Installing dynamic modules when Nginx itself is installed via yum/dnf (Linux)

steve at greengecko.co.nz steve at greengecko.co.nz
Thu Jan 7 03:53:35 UTC 2021


nginx -T

will provide you with the config that is used for the delivered version of nginx 1.18.0 under fedora. That's a good starting point. 

Steve

January 7, 2021 4:47 PM, "Phoenix Kiula" <phoenix.kiula at gmail.com (mailto:phoenix.kiula at gmail.com?to=%22Phoenix%20Kiula%22%20<phoenix.kiula at gmail.com>)> wrote:
  Thank you Thomas. Much appreciate this, it sounds promising.
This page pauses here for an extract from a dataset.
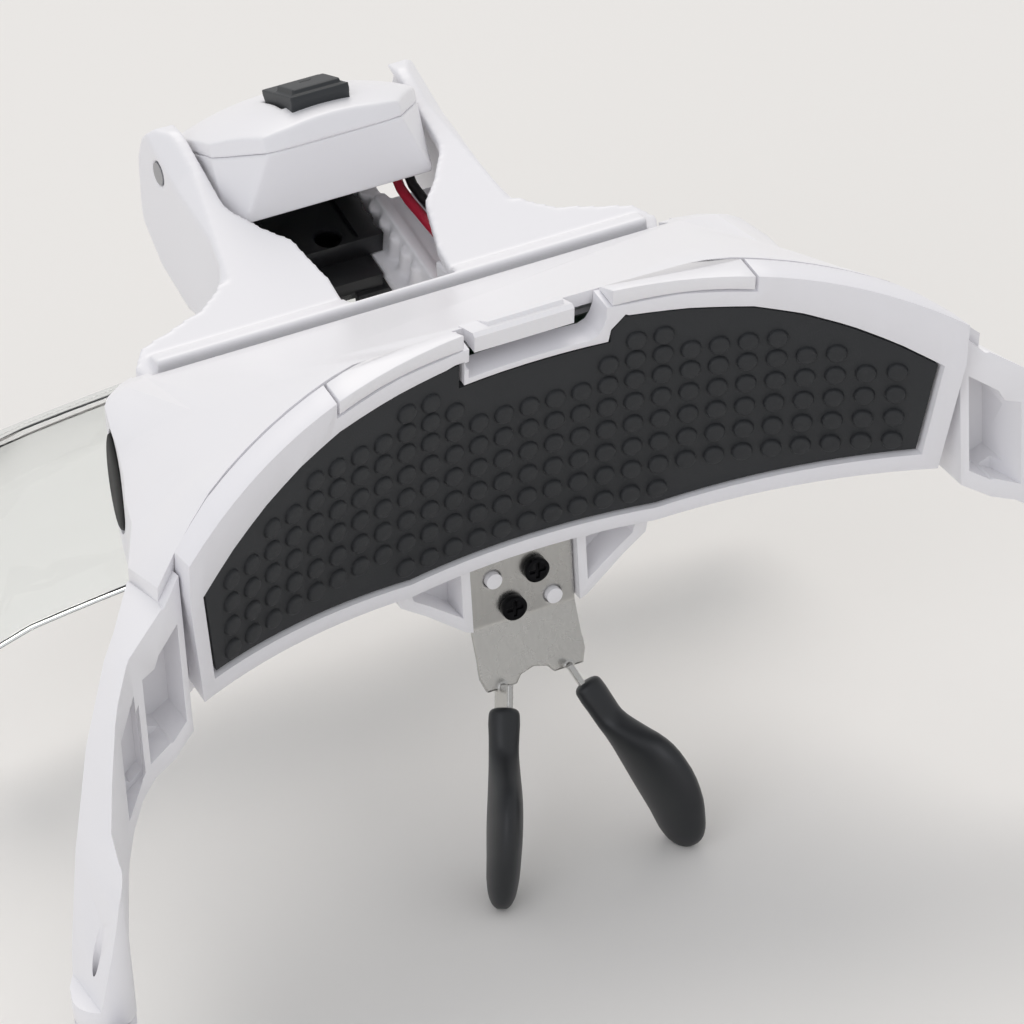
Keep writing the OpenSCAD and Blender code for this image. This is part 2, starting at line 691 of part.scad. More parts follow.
// Frame of the right leg: hinge pin at the origin
module at_leg() {
  translate([hinge[0], hinge[1], 0]) rotate([0, 0, -leg_in]) children();
}

module leg() {
  z0 = -18.1;
  at_leg() difference() {
    union() {
      translate([0, 0, eye_z[0]]) cylinder(d = knuckle_d - 0.2, h = eye_z[1] - eye_z[0]);
      translate([-leg_t / 2, -8, eye_z[0]]) cube([leg_t, 6.4, eye_z[1] - eye_z[0]]);
      side_prism(-leg_t / 2, leg_t / 2, [
        [-4.9, z0 - leg_h / 2 + 1], [-4.9, z0 + leg_h / 2 - 1], [-6.4, z0 + leg_h / 2],
        [-18, z0 + leg_h / 2], [-leg_l * 0.4, z0 + 4], [44 - leg_l, z0 + 3.5],
        [44 - leg_l, z0 - 3.2], [-leg_l * 0.4, z0 - 4], [-20, z0 - leg_h / 2],
        [-6.4, z0 - leg_h / 2]]);
      // core inside the sleeve
      side_prism(-0.9, 0.9, [
        [46 - leg_l, z0 + 2], [34 - leg_l, z0 + 1], [22 - leg_l, z0 - 2.2],
        [12 - leg_l, z0 - 8.6], [9 - leg_l, z0 - 11.4], [11.4 - leg_l, z0 - 12.6],
        [21 - leg_l, z0 - 5.6], [33 - leg_l, z0 - 2], [46 - leg_l, z0 - 2]]);
    }
    translate([0, 0, -30]) cylinder(r = pin_d / 2 + pin_gap, h = 30);
  }
}

module leg_right() {
  color("#e4e3e8") placed() leg();
}

module leg_left() {
  color("#e4e3e8") placed() mirror([1, 0, 0]) leg();
}

module ear_sleeve() {
  z0 = -18.1;
  b = stand_h + z0;
  at_leg() difference() {
    side_prism(-2.4, 2.4, [
      [43.7 - leg_l, z0 + 3.6], [32 - leg_l, z0 + 2.9], [20 - leg_l, z0 - 0.6],
      [9 - leg_l, z0 - 7.4], [1.5 - leg_l, z0 - 15], [-leg_l, z0 - 18.4], [0.4 - leg_l, -stand_h],
      [8.6 - leg_l, -stand_h], [15 - leg_l, z0 - 13.6], [24 - leg_l, z0 - 7.6],
      [33 - leg_l, z0 - 4.4], [43.7 - leg_l, z0 - 3.4]]);
    side_prism(-0.9 - soft_gap, 0.9 + soft_gap, [
      [47 - leg_l, z0 + 2.3], [33.8 - leg_l, z0 + 1.3], [21.8 - leg_l, z0 - 1.8],
      [11.6 - leg_l, z0 - 8.2], [8.4 - leg_l, z0 - 11.4], [11.2 - leg_l, z0 - 13],
      [21.2 - leg_l, z0 - 6], [33 - leg_l, z0 - 2.3], [47 - leg_l, z0 - 2.3]]);
  }
}

module ear_sleeve_right() {
  color("#232427") placed() ear_sleeve();
}

module ear_sleeve_left() {
  color("#232427") placed() mirror([1, 0, 0]) ear_sleeve();
}

module hinge_pin() {
  translate([hinge[0], hinge[1], hinge_z[0] + 0.3])
    cylinder(d = pin_d, h = hinge_z[1] - hinge_z[0] - 0.2);
}

module hinge_pin_right() {
  color("#9a9b9f") placed() hinge_pin();
}

module hinge_pin_left() {
  color("#9a9b9f") placed() mirror([1, 0, 0]) hinge_pin();
}

brow_housing();
battery_cover();
forehead_pad();
nose_bracket();
nose_pad_left();
nose_pad_right();
nose_screws();
side_cap_left();
side_cap_right();
cell_left();
cell_right();
cell_top();
contact_plates();
contact_leaves();
lamp_bracket();
bracket_screws();
lamp_body();
lamp_cover();
switch_button();
switch_body();
lamp_board();
lamp_leds();
lamp_window();
lamp_pins();
red_wire();
black_wire();
lens_carriage();
lens_clip();
carriage_screw();
lens();
leg_left();
leg_right();
ear_sleeve_left();
ear_sleeve_right();
hinge_pin_left();
hinge_pin_right();
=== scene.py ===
# %% [markdown]
# # Lighted brow magnifier
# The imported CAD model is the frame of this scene: every piece below is dressed over one of its
# solids, in metres and in the same coordinates. Each step first says what the piece is on the
# real object and why it is made the way it is.

import math
import bmesh
import bpy
from mathutils import Matrix, Vector


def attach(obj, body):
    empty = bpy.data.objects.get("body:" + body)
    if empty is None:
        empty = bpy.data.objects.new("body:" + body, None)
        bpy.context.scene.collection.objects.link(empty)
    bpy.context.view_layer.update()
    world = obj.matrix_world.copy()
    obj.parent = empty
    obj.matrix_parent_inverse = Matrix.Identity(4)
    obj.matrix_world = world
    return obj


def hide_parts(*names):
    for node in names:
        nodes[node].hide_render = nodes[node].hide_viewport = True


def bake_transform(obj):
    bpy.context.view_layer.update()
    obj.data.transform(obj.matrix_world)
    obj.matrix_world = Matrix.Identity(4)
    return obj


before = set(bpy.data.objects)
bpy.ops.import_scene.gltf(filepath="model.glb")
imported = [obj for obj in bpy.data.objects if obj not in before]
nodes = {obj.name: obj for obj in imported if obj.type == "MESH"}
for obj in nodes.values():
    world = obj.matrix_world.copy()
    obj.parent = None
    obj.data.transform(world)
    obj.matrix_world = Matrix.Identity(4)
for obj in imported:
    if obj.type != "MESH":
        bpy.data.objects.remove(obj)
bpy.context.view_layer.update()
print("CAD nodes:", len(nodes))

# %% [markdown]
# ## Camera
# The photograph was taken from behind the wearer's left shoulder, looking down on the part. The
# camera is placed first, because every later choice is judged through it. Its place and lens
# come from matching mirrored points of the part with the picture.

# %% Place the camera
MM = 0.001
# Places are measured in mm from the top of the nose plate, and SHIFT leads to the scene's origin
SHIFT = Vector((0, 40.8358, 38.4))
# The picture's right, down and depth, as directions over the part
RIGHT = Vector((0.8947, -0.4437, -0.0507))
DOWN = Vector((-0.2797, -0.4682, -0.8382))
AHEAD = Vector((0.3481, 0.7641, -0.5430))
# Where the camera stands in mm, and its sensor and lens
CAMERA_SPOT = (-235.213, -514.650, 371.789)
SENSOR = 36
FOCAL = 195.18


def place(x, y, z):
    """A point of the measuring frame, in mm from the top of the nose plate, in the scene."""
    return (Vector((x, y, z)) + SHIFT) * MM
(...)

Appreciate your clarity.  So if I:  1. Compile nginx via `dnf install nginx` and that becomes my system's Nginx, installed usually in `/etc/nginx`
  2. In a totally separate folder, say, `/usr/src`, I then download a tarball of Nginx and compile it along with the dynamic modules -- which will produce the .so files for said modules
  3. Copy over the modules into the usual `/etc/nginx/modules` folder from Step 1   ....in this sequence of steps, how do I make sure that:   A. The compilation in Step 2 does not become my "system's nginx" (so when I do an `nginx -v` at the command prompt it should be refer to the nginx installed in Step 1 above, and *not* the one compiled via Step 2)  B. The compile in Step 2 will use the "same libraries" that DNF used? In the DNF version of life I didn't pick any libraries manually...DNF found what was on my system. Will the manual compile not do the same?  Many thanks!     
 On Wed, Jan 6, 2021 at 10:19 PM Thomas Ward <teward at thomas-ward.net (mailto:teward at thomas-ward.net)> wrote: 
	I'm fairly familiar with the 'compiling process' for dynamic modules - the process is the same for NGINX Open Source as wel as NGINX Plus. 
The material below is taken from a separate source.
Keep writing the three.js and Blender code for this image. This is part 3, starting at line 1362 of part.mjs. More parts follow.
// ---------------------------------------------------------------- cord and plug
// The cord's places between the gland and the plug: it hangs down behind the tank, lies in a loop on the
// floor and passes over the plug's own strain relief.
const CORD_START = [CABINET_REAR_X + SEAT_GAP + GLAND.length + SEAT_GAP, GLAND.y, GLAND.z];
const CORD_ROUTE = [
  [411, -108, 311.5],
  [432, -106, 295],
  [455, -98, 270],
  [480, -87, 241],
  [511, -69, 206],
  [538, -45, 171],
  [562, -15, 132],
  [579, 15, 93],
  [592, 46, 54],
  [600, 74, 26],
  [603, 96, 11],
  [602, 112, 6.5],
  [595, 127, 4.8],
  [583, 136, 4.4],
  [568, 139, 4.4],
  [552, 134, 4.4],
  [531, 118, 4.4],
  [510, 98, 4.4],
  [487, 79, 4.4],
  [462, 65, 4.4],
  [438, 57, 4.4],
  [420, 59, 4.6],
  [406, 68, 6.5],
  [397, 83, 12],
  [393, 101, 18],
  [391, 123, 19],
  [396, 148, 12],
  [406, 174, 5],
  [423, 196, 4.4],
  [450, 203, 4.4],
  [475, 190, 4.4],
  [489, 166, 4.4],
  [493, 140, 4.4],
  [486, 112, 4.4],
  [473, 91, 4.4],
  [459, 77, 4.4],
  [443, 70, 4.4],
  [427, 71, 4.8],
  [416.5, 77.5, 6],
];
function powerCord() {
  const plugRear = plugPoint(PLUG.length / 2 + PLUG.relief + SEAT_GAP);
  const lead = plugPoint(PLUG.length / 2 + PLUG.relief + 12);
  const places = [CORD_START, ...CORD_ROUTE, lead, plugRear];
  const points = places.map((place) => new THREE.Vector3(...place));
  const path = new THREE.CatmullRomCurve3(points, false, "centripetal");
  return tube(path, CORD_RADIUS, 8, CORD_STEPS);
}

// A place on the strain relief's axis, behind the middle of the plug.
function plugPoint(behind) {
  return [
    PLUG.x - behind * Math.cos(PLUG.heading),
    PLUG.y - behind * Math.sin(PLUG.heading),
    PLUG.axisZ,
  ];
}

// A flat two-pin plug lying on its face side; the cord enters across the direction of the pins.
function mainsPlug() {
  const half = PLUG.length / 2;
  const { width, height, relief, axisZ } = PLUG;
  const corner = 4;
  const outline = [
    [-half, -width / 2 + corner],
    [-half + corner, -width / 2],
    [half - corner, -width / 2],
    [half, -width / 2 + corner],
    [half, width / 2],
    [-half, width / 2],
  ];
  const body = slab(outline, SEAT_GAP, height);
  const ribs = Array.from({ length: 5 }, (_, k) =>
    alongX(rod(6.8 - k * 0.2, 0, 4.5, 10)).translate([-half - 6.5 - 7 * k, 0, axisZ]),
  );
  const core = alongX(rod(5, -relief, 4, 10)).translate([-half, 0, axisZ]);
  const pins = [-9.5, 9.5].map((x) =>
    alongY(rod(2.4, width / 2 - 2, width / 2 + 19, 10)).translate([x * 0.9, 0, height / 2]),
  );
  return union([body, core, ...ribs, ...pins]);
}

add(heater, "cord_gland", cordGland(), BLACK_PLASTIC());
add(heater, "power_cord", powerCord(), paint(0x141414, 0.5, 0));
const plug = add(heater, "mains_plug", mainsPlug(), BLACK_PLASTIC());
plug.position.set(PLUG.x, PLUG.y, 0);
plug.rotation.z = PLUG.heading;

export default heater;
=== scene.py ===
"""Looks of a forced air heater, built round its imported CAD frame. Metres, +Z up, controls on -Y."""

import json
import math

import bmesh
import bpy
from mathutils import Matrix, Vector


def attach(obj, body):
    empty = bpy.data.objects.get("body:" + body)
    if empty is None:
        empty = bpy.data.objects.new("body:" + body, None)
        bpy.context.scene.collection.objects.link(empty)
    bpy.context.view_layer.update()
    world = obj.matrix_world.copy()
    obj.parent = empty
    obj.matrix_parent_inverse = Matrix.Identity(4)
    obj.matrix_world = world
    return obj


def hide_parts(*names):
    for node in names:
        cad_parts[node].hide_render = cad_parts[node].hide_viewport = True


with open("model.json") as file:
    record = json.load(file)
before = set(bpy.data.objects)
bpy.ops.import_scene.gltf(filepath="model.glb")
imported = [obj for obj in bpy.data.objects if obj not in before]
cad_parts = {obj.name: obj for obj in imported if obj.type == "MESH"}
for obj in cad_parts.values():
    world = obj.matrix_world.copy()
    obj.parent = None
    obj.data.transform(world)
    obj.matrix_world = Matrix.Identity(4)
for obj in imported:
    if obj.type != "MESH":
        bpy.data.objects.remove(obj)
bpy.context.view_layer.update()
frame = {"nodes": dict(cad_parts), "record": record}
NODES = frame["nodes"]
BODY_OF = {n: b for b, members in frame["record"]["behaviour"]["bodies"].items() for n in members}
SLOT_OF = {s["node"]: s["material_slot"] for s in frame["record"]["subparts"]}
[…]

	You would need to compile the modules alongside NGINX and then harvest the compiled .so files and put them into corresponding locations on the system you want to load the dynamic modules. In Ubuntu, we do this (or at least, I do) by using the same OS and libraries as installed on the target system (as well as the same NGINX version). 
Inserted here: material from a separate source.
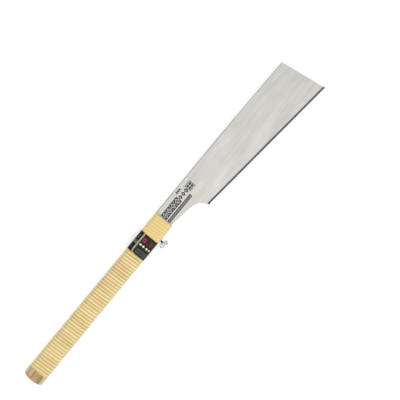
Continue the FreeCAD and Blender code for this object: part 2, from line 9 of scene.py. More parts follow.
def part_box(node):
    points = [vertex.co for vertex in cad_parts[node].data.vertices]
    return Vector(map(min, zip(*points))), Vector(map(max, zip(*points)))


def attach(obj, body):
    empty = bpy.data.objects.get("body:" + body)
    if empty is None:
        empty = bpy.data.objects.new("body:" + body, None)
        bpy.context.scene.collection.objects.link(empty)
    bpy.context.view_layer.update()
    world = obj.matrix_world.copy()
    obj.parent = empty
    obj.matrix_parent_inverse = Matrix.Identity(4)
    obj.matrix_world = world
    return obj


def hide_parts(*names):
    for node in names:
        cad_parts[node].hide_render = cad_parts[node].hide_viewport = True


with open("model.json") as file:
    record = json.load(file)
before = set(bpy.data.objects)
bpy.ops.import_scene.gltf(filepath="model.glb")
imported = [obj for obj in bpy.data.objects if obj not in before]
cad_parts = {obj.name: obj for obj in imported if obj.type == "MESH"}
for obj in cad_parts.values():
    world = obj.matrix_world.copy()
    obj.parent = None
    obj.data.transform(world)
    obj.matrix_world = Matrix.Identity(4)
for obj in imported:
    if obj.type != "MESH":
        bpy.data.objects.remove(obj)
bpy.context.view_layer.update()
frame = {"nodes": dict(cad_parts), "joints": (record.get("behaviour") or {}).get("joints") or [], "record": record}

	This being said, **compiling** NGINX is different than **installing** NGINX - you can *compile* the nginx version 1.18.0 with the dynamic modules and the same configuration as the Fedora version, and then **take the compiled module** and load it up in your installed nginx instance. Compiling NGINX to make the dynamic module does NOT require you to then install that NGINX version, provided that you match the `make` steps and installed/available libraries to those used in the original nginx compile done in Fedora. 

	Thomas 
On 1/6/21 5:30 PM, Phoenix Kiula wrote:  
Thank you Miguel. But you misunderstood the question. This suggestion... 
  nginx blog as a great guide on it though https://www.nginx.com/blog/compiling-dynamic-modules-nginx-plus/ (https://www.nginx.com/blog/compiling-dynamic-modules-nginx-plus/)    
 ...misses the very first question in this thread: we cannot compile nginx from source on our server. At least not in a way that that compiled version would become the nginx installed in our *system*. We need to install nginx via the default Fedora dnf package manager, which at this time installs 1.18.0.  Now, what I don't mind doing is to compile nginx in some self-contained folder somewhere, then use that compilation to create the .so or whatever the module file for that version is....if all of this module compiling does *not* affect the system-installed dnf version of nginx. Is this possible?  If so, the instructions do not help with this. The first step in that official tutorial is to compile nginx and that compiled nginx then becomes the system's main nginx. It replaces whatever was installed via "dnf install nginx". Yes?  Hope this makes sense. Have I correctly understood how nginx compilation works? Appreciate any pointers.   Thank you.